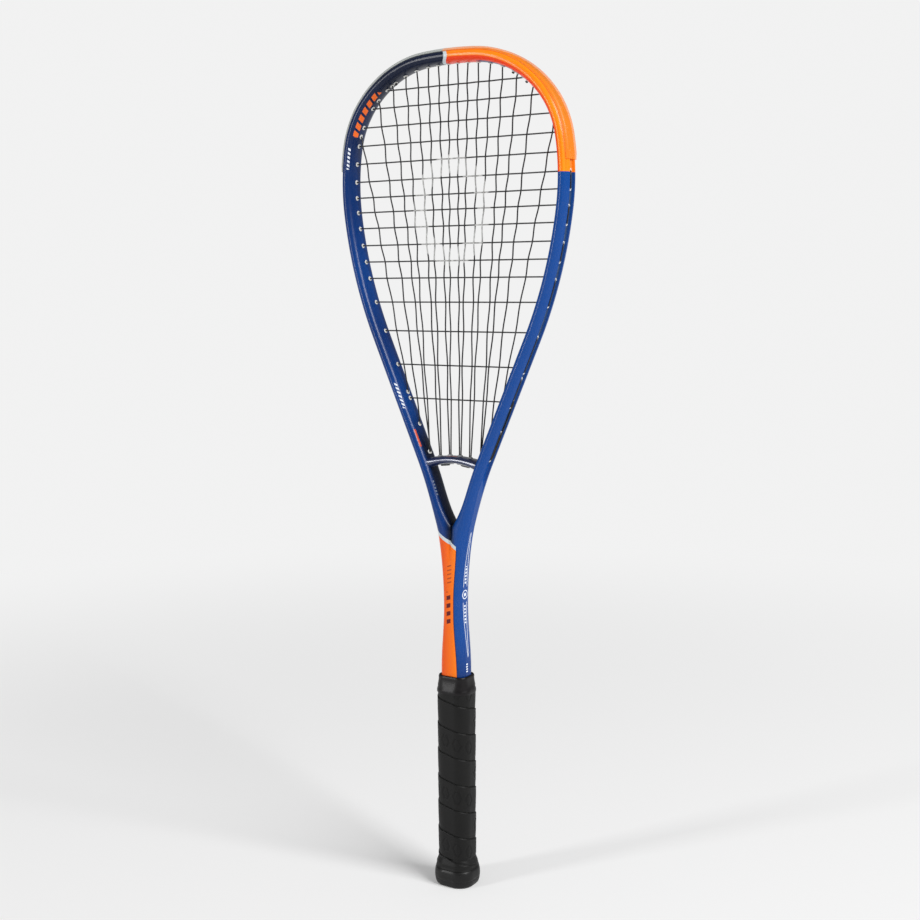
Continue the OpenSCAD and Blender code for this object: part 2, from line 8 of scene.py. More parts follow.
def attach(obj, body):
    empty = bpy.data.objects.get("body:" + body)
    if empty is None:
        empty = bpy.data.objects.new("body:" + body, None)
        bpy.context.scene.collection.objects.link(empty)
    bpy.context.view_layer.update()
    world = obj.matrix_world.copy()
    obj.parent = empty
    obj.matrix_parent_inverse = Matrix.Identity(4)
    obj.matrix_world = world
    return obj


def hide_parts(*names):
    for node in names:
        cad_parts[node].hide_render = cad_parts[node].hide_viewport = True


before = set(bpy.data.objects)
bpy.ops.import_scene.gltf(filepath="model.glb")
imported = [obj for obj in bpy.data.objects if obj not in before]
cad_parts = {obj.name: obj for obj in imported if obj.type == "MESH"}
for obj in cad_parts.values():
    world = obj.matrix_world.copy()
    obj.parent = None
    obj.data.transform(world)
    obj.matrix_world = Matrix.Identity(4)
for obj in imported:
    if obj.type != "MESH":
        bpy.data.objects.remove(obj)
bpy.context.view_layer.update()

> [Exercise details] Copy the lines from the start of the data verbatim, stopping after the line containing "imported = [obj".

> [Exercise response]
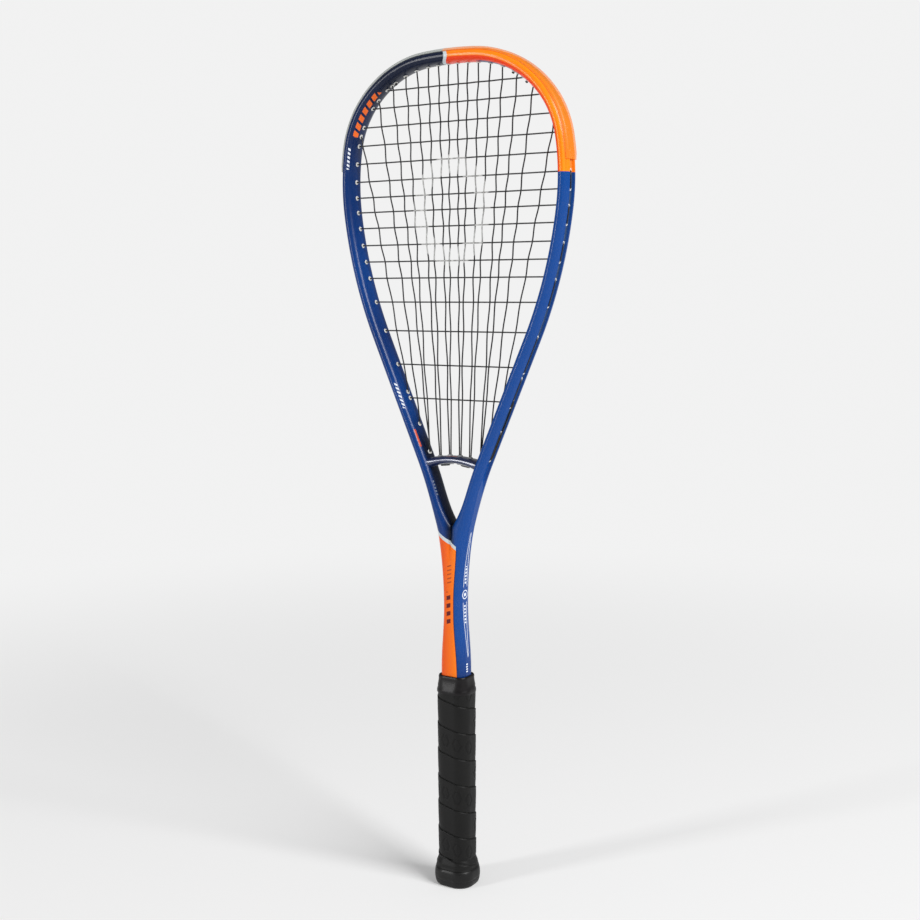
Continue the OpenSCAD and Blender code for this object: part 2, from line 8 of scene.py. More parts follow.
def attach(obj, body):
    empty = bpy.data.objects.get("body:" + body)
    if empty is None:
        empty = bpy.data.objects.new("body:" + body, None)
        bpy.context.scene.collection.objects.link(empty)
    bpy.context.view_layer.update()
    world = obj.matrix_world.copy()
    obj.parent = empty
    obj.matrix_parent_inverse = Matrix.Identity(4)
    obj.matrix_world = world
    return obj


def hide_parts(*names):
    for node in names:
        cad_parts[node].hide_render = cad_parts[node].hide_viewport = True


before = set(bpy.data.objects)
bpy.ops.import_scene.gltf(filepath="model.glb")
imported = [obj for obj in bpy.data.objects if obj not in before]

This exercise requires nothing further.